5. Full immunity results in true testimonies
I am in no position to comment on how the Commission of Inquiry works, as I am unfamiliar with the investigation process, but this is to reiterate what CFC Dave’s aunts already said – CFC Dave was training alongside his buddies, section mates and platoon mates. There were at least 2 pairs of eyes keeping track of his progress and to ensure attention is brought to him when something goes wrong.
Each platoon member should be probed on what happened that fateful day, and no stone should be left unturned for the truth to be told. If the accusations of CFC Dave’s commanders are true, there would be an understandable fear of coming forward and agreeing with the whistle-blower. Just think, who knows what the commanders would do to punish them for telling the truth?
This is why the independent investigators should obtain full witness accounts of the training, with every detail of the incident documented and used for consideration of the investigation findings.
6) One of us died, at least act like you care.

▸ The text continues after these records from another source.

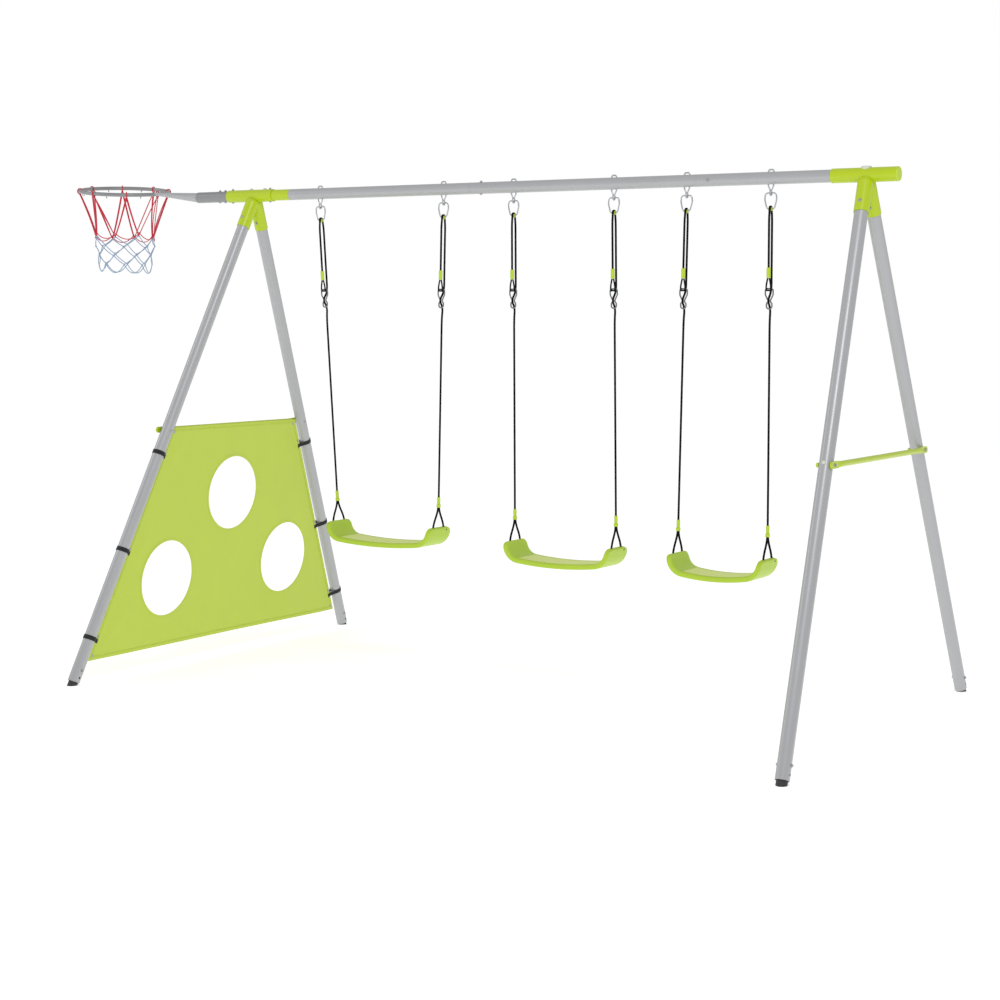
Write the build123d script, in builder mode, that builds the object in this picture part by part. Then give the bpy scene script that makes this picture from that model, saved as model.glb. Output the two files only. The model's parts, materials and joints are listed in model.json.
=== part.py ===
from build123d import *
import os
from math import acos, atan, atan2, cos, degrees, hypot, radians, sin, tan

# Three-seat swing set with a basketball hoop on its left end and a target
# sheet in its left A-frame. Millimetres, +Z up, X along the beam, -Y front.
# The origin is on the ground, under the middle of the whole set.

# ---------------------------------------------------------------- dimensions
# Frame
beam_mid_x = 391.0          # middle of the beam, from the origin
beam_height = 1950.0        # beam axis above the ground
apex_spacing = 2680.0       # between the two A-frames, along the beam
foot_y = 905.0              # half of an A-frame's spread on the ground
splay = {-1: 205.0, 1: 107.0}   # how far each A-frame's feet lean outwards

beam_radius = 22.5
tube_wall = 2.0
spigot_radius = 20.2        # swaged end that slides into the next tube
spigot_length = 90.0
fit_gap = 0.3               # clearance between tubes that slide together

leg_radius = 24.0
leg_start = 70.0            # leg's top end, measured down its axis from the apex
leg_ground_gap = 3.0        # lowest point of the square-cut leg above the ground

sleeve_radius = 25.5
sleeve_start = {-1: -1474.0, 1: 1215.0}   # left end of each sleeve, from the beam's middle
sleeve_length = {-1: 234.0, 1: 240.0}
stub_radius = 27.0
stub_length = 147.0
stub_dome = 34.0            # centre of the stub's domed top, down its axis

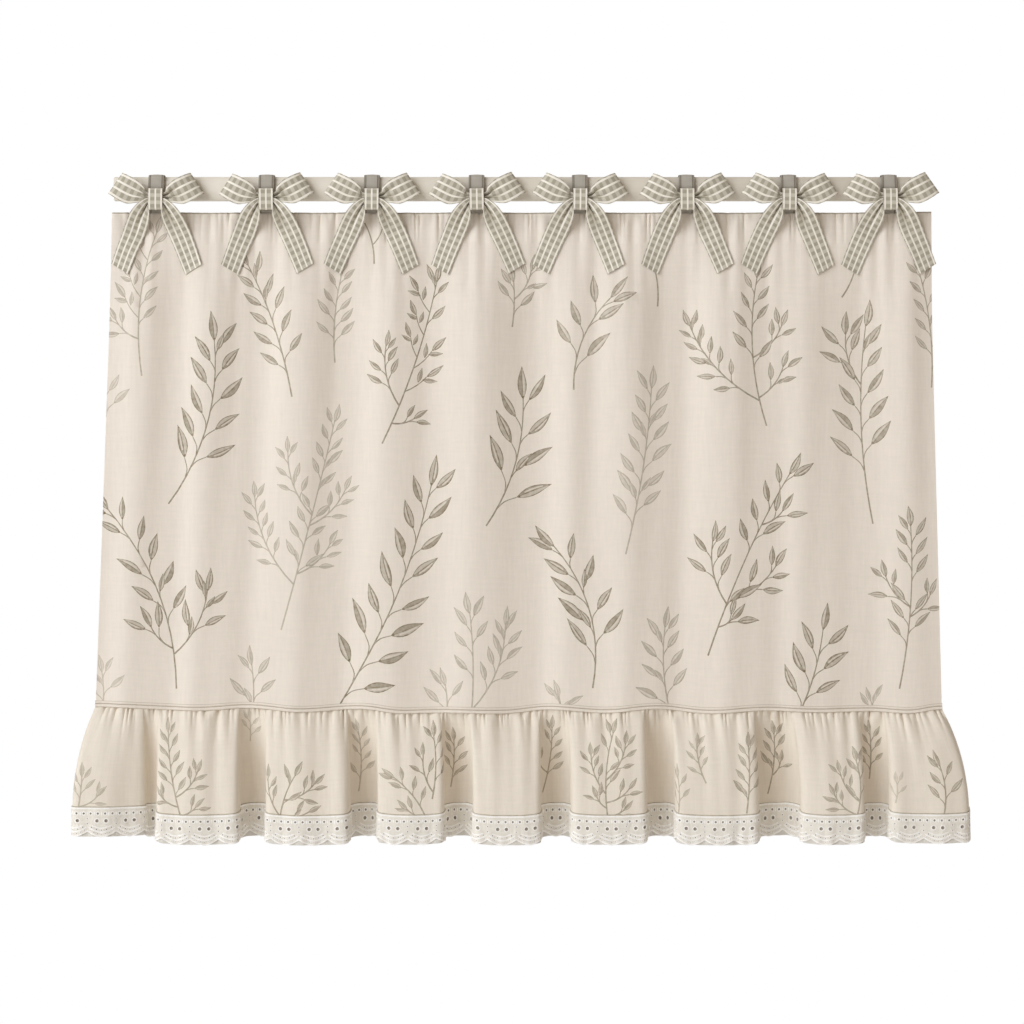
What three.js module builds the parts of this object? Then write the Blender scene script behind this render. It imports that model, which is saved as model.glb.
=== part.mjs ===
// Oven curtain hung on a flat bar.
//
// A printed cloth panel hangs from eight fabric tabs that loop over the bar. A ribbon bow with a
// knot band sits on the front of each tab. A narrow binding joins the panel to a pleated ruffle,
// and a strip of eyelet lace edges the ruffle.
//
// Millimetres. +Z is up, +X is to the right and the front of the curtain faces -Y.
// The origin is the middle of the bar's flat back face.

import * as THREE from 'three';

// ---------------------------------------------------------------------------
// Driving sizes
// ---------------------------------------------------------------------------

const GAP = 0.4; // air between two pieces that touch in the real object
const BAR = { length: 593, height: 17.6, depth: 8, edge: 2.2, crown: 24, arcSteps: 3 };
const RIBBON = 1.0; // thickness of tabs, bows and lace
const CLOTH = 1.2; // thickness of the panel and the ruffle
const BINDING = { height: 4, thickness: 2.2 };
const RUFFLE_GAP = 0.8; // below the binding; the ruffle's columns are closer than the binding's
const LACE_HEIGHT = 20;

const CLOTH_Y = -BAR.depth / 2; // the curtain hangs under the middle of the bar
const PANEL_TOP = -17.6;
const SEAM_TOP = -375.4; // where the panel ends and the binding starts, at the left side
const PANEL_DROP = PANEL_TOP - SEAM_TOP;
const HEM = -450.5; // lower edge of the ruffle's cloth between two lobes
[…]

So far, the statements from the SAF were nothing short of cold and scripted, suggesting that his death is nothing more than a ‘problem which can be solved’. Worse still, it was in bad taste for one of the statements to include a statistic which boasted a track record of “no recorded fatalities in the past nine years (as a result of training measures)”. The soldier is more than just a red, underlined statistic in a report, and one death is one too many. Have a thought for the grieving family and spare them the report numbers.
Stop the ‘damage control’ mode and address the root of the problem. Whether the death was caused by the superiors’ lack of ability to lead does not change the fact that there are problems in the SAF which needs serious fixing.

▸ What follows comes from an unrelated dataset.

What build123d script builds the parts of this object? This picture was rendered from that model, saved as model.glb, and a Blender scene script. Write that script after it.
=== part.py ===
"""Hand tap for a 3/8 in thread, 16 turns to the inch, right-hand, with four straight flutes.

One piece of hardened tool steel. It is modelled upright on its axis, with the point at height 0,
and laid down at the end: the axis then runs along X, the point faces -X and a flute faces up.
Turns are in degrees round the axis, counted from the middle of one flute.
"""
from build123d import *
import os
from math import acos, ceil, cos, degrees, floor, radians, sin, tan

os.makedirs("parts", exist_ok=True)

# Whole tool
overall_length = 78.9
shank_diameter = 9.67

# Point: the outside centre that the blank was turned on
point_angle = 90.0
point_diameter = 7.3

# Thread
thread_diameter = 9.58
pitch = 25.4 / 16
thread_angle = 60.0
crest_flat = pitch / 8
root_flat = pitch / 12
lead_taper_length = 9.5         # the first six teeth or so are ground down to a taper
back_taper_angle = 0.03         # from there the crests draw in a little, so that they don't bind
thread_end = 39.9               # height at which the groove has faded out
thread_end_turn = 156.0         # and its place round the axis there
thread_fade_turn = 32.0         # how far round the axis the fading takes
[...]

I believe in the concept of NS, and I agree that we have progressed since its inception, which deserves celebration, like how we did last year during SG50. But some problems are too large to ignore, and with an unverified online account of the circumstances which led to CFC Dave’s passing, it completely changed the narrative of how the public perceive the army. We cannot let these problems continue to endanger the lives of our men, and destroy public trust in the army.
Acknowledging the problems is the first step to positive change, and the burden is on us to ensure that they pay attention to these issues. To be apathetic about it would only endanger future generations of soldiers.
We should not let CFC Dave’s death be in vain.